## What needs to be done
Output exactly, and only, the lines from the line containing "Model this object" through the line containing "cover_edge_fillet = 3.0", both included.

** Begin Information supplied **

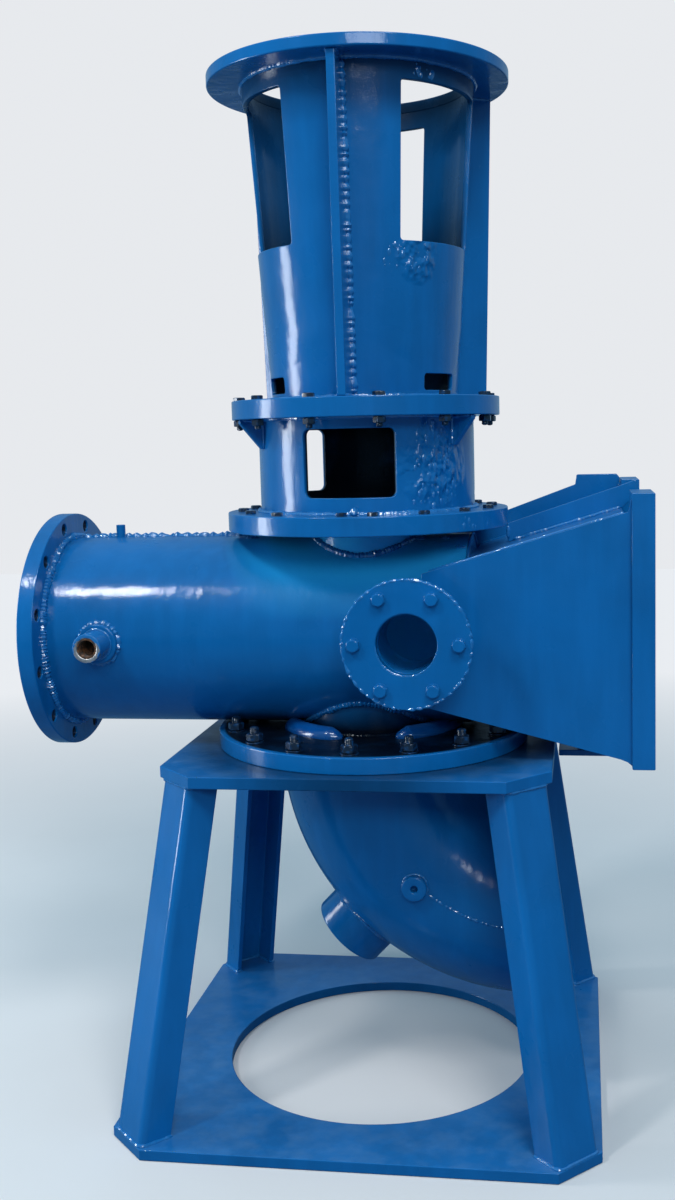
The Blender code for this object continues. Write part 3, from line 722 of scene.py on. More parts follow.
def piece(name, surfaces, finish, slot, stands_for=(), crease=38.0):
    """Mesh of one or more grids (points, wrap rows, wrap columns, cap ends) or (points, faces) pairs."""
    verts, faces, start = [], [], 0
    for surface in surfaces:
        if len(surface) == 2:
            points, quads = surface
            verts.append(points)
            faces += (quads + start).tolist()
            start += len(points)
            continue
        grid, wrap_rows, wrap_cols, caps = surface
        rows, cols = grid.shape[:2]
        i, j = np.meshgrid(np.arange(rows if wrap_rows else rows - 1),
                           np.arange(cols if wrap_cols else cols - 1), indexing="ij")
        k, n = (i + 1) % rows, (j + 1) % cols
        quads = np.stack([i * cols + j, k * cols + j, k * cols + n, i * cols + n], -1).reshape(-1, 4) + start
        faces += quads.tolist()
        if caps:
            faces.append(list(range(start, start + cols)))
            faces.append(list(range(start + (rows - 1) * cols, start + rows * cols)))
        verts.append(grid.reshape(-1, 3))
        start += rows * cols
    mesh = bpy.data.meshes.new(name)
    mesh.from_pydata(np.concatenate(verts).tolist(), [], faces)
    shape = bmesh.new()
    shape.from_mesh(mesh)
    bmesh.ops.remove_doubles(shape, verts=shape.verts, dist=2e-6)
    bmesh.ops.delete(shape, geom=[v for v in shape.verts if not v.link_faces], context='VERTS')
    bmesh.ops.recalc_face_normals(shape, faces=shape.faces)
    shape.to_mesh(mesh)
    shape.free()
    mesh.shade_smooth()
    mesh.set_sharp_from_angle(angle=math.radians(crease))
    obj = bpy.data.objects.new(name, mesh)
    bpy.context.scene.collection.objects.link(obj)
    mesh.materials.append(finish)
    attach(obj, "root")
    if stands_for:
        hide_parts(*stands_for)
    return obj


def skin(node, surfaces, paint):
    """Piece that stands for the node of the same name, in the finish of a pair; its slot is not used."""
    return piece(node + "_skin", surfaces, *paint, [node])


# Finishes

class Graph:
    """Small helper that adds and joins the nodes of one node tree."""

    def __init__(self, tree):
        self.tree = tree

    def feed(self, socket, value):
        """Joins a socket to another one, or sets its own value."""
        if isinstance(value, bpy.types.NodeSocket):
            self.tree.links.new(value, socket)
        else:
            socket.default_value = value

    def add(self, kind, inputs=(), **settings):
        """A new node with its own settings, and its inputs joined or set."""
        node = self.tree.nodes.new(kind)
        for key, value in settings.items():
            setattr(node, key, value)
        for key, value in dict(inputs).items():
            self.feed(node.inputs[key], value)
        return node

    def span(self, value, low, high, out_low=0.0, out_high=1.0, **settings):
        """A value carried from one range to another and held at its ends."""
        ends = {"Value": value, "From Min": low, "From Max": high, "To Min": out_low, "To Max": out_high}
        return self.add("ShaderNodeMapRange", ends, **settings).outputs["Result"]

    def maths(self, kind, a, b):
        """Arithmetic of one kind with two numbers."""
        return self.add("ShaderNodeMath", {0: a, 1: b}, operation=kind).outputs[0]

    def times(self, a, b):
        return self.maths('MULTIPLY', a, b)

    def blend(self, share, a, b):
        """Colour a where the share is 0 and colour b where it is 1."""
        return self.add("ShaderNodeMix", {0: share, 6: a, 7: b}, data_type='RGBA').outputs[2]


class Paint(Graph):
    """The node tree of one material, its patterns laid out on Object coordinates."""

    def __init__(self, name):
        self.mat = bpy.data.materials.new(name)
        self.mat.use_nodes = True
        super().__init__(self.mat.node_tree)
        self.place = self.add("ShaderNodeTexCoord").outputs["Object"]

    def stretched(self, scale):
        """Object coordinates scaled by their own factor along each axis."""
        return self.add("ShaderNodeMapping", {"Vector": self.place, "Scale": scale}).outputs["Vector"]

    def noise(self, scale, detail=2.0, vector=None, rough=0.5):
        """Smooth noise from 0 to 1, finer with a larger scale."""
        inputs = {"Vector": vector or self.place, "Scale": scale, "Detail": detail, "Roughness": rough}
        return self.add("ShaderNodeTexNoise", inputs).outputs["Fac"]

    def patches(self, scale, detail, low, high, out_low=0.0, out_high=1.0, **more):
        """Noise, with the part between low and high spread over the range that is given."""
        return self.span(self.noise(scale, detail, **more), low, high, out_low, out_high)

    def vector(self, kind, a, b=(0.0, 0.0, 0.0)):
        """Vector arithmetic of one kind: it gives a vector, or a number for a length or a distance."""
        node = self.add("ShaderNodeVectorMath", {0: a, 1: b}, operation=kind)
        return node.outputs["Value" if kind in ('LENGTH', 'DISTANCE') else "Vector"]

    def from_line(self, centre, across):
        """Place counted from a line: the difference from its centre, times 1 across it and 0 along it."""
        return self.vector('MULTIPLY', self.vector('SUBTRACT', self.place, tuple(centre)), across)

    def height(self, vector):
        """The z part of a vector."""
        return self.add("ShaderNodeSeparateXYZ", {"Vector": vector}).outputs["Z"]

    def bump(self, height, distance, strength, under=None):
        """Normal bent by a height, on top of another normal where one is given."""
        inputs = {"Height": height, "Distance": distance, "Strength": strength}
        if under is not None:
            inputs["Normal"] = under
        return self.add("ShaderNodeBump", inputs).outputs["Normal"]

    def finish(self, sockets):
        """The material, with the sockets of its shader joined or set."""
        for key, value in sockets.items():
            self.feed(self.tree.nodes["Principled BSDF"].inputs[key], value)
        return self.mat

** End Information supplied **
** Begin Information supplied **

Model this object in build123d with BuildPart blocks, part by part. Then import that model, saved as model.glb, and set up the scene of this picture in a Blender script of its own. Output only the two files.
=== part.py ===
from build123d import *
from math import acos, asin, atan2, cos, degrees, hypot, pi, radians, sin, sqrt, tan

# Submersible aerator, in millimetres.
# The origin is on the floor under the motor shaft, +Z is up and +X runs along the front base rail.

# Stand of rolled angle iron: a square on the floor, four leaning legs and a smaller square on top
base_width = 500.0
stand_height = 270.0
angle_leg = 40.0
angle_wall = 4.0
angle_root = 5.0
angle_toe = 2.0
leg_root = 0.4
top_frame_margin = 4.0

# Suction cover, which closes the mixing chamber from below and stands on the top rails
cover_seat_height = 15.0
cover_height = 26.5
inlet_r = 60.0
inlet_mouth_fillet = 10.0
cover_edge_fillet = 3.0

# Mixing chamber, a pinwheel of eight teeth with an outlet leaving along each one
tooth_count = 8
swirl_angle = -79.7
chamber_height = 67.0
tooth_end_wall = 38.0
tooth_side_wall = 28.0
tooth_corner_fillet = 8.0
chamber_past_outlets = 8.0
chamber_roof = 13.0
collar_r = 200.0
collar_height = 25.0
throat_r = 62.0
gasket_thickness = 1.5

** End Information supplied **

## Problem solution
Model this object in build123d with BuildPart blocks, part by part. Then import that model, saved as model.glb, and set up the scene of this picture in a Blender script of its own. Output only the two files.
=== part.py ===
from build123d import *
from math import acos, asin, atan2, cos, degrees, hypot, pi, radians, sin, sqrt, tan

# Submersible aerator, in millimetres.
# The origin is on the floor under the motor shaft, +Z is up and +X runs along the front base rail.

# Stand of rolled angle iron: a square on the floor, four leaning legs and a smaller square on top
base_width = 500.0
stand_height = 270.0
angle_leg = 40.0
angle_wall = 4.0
angle_root = 5.0
angle_toe = 2.0
leg_root = 0.4
top_frame_margin = 4.0

# Suction cover, which closes the mixing chamber from below and stands on the top rails
cover_seat_height = 15.0
cover_height = 26.5
inlet_r = 60.0
inlet_mouth_fillet = 10.0
cover_edge_fillet = 3.0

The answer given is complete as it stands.